At the proofreading stage, authors should only correct typographical errors, formatting problems, author information, or minor factual errors. Major content changes are not allowed after the manuscript has been accepted and prepared for publication, unless approved by the editor.
9. Confidentiality
All manuscripts submitted to VISTARA: Journal of Applied Linguistics and Literature are treated as confidential documents. Editors and reviewers must not disclose, share, copy, or use unpublished manuscript materials for personal or professional advantage.

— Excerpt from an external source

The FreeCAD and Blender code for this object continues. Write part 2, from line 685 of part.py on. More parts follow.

Reviewers must maintain the confidentiality of the manuscript and the review process. Any suspected ethical issue, plagiarism, duplicate publication, or conflict of interest must be reported to the editor.
10. Conflict of Interest
Editors and reviewers must declare any potential conflict of interest before handling or reviewing a manuscript. A conflict of interest may include personal relationships, institutional connections, research collaboration, financial interests, academic competition, or other circumstances that may affect objectivity.
If a conflict of interest is identified, the editor will assign the manuscript to another editor or reviewer to ensure a fair and unbiased review process.

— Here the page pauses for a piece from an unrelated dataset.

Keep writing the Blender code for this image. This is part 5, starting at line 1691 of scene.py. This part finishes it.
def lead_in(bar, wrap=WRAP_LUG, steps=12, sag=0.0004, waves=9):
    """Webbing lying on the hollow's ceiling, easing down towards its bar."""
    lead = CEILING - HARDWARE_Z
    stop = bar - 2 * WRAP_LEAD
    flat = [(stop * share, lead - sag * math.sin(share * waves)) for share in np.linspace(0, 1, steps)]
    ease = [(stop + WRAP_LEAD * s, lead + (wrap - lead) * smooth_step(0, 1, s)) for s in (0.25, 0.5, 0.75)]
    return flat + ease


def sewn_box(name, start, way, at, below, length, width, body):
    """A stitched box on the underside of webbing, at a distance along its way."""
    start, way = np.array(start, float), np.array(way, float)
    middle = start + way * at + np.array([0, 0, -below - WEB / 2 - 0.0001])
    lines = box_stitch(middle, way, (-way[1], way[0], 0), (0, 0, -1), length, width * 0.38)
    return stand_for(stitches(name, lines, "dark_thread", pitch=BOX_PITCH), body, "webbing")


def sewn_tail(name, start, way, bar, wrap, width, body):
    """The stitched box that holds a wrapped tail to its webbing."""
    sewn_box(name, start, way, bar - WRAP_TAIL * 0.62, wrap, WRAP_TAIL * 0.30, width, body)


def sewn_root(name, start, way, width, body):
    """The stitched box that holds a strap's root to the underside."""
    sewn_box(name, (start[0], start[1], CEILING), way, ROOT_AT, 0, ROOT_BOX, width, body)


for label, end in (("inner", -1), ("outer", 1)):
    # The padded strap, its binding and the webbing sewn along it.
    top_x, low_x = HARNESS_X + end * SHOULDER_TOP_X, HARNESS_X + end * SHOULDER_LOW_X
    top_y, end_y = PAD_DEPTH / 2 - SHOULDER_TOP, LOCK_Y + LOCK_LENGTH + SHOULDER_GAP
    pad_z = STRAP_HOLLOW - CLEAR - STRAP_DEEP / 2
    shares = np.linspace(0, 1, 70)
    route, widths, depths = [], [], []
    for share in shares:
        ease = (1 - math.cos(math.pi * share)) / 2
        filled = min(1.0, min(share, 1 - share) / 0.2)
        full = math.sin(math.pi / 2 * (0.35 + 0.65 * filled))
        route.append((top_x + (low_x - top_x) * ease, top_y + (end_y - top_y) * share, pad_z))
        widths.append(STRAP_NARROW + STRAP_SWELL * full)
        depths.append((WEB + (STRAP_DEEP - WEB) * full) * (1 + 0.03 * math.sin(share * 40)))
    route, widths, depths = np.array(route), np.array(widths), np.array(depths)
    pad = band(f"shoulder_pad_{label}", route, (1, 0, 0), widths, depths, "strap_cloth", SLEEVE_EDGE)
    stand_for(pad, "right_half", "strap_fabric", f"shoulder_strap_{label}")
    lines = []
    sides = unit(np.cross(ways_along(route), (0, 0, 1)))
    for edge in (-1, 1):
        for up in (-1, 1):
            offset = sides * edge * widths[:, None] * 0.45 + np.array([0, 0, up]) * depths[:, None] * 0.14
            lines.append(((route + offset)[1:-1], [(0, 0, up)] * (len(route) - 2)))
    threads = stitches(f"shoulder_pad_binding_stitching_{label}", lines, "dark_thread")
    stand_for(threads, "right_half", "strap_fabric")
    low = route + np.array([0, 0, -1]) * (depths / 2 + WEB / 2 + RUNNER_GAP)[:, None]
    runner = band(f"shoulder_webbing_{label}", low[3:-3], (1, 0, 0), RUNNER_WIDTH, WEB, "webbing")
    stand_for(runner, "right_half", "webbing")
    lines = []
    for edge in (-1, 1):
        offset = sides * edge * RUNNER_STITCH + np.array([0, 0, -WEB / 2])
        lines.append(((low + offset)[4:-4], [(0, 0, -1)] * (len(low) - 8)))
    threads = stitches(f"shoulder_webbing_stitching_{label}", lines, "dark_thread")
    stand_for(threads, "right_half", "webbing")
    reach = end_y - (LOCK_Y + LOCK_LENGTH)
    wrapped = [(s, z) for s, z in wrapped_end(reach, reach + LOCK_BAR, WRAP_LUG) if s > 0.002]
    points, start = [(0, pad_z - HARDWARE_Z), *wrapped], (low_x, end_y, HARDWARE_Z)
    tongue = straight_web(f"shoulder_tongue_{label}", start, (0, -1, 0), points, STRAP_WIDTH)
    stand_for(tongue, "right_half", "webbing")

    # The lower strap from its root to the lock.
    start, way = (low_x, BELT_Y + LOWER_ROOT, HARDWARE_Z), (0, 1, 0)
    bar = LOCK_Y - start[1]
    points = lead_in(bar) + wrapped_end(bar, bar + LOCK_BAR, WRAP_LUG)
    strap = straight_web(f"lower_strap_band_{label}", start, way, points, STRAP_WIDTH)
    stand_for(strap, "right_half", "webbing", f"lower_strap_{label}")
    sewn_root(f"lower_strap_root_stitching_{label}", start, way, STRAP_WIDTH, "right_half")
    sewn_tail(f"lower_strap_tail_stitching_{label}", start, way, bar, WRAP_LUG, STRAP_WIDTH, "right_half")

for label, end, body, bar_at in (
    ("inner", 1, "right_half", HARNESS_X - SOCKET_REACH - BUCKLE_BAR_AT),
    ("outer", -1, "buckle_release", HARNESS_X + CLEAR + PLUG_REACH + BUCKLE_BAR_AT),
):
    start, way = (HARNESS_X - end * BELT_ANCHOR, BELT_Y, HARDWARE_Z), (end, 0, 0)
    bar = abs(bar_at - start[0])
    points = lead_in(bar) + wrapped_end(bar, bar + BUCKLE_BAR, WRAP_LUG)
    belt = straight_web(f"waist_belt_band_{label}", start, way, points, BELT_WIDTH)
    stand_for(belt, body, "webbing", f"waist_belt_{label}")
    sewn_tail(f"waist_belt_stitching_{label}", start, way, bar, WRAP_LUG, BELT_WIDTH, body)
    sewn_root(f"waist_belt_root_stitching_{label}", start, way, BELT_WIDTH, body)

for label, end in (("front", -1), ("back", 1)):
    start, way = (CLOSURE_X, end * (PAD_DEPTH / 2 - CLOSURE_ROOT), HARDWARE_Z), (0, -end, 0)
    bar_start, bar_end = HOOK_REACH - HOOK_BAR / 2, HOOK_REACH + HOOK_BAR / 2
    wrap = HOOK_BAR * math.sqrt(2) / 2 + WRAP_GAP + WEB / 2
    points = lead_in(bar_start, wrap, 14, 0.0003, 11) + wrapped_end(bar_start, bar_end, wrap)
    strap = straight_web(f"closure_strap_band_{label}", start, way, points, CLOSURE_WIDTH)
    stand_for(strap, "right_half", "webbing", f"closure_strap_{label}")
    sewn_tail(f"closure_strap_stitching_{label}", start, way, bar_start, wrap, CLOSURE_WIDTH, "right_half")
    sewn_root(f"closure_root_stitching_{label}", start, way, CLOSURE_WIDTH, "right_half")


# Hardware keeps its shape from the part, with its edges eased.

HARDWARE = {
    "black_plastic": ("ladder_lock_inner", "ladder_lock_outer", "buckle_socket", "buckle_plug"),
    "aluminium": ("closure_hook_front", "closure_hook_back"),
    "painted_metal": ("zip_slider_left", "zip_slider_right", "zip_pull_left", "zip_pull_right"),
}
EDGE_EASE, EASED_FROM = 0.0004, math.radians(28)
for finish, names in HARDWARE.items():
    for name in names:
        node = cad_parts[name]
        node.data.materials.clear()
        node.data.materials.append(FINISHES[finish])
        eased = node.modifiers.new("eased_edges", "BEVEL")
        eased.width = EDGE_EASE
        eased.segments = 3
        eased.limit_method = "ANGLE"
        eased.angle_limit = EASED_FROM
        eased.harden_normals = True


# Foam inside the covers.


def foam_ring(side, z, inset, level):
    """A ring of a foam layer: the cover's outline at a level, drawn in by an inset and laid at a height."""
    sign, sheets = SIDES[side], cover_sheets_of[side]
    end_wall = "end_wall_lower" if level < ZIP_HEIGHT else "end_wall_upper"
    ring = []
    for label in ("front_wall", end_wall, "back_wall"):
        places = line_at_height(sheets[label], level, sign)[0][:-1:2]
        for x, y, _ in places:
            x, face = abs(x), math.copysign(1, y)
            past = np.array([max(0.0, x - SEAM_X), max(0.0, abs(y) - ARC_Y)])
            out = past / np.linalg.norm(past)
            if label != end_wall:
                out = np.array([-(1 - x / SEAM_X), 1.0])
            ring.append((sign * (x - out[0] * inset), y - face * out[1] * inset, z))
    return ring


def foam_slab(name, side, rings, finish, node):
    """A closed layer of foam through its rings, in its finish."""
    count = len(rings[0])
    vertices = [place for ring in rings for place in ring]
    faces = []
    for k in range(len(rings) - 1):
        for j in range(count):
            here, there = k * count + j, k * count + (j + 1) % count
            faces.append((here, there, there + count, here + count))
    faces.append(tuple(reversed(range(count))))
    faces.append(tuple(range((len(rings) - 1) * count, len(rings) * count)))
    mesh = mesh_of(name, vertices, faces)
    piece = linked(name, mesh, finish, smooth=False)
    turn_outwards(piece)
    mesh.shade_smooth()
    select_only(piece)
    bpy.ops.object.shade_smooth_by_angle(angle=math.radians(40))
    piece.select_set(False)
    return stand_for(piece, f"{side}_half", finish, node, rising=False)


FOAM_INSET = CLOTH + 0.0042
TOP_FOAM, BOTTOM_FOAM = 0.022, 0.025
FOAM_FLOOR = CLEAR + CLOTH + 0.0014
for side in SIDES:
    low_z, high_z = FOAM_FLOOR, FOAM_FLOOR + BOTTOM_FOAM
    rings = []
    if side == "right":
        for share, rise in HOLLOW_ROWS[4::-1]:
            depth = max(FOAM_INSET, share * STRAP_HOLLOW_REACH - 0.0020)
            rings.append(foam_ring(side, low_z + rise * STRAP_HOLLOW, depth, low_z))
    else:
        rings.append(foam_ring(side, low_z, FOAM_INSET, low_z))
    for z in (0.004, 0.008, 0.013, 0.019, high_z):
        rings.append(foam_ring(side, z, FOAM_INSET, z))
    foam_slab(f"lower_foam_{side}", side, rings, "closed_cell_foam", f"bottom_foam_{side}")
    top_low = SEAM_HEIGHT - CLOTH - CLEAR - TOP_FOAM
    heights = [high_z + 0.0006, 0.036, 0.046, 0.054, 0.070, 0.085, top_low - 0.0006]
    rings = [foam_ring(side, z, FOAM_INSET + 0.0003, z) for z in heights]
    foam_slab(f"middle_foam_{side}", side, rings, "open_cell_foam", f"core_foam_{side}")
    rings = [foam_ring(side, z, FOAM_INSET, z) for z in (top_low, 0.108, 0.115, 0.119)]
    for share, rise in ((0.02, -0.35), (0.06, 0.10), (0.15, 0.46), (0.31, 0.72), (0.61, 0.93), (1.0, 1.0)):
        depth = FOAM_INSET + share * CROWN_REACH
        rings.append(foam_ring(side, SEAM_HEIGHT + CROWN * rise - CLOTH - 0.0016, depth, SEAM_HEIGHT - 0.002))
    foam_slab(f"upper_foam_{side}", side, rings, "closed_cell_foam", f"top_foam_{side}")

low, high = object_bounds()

11. Ethical Considerations
The journal does not tolerate plagiarism, data fabrication, data falsification, duplicate publication, citation manipulation, false authorship, or other forms of publication misconduct.
If ethical problems are identified during the review process, the editor may reject the manuscript, request clarification from the authors, or take other necessary actions according to the journal’s publication ethics policy.
12. Final Responsibility
Although reviewers provide recommendations, the final decision on manuscript publication rests with the editor. The editor is responsible for ensuring that every accepted manuscript has academic merit, ethical integrity, relevance to the journal’s scope, and contribution to the field.
VISTARA: Journal of Applied Linguistics and Literature is committed to maintaining a fair, transparent, confidential, and academically rigorous peer review process.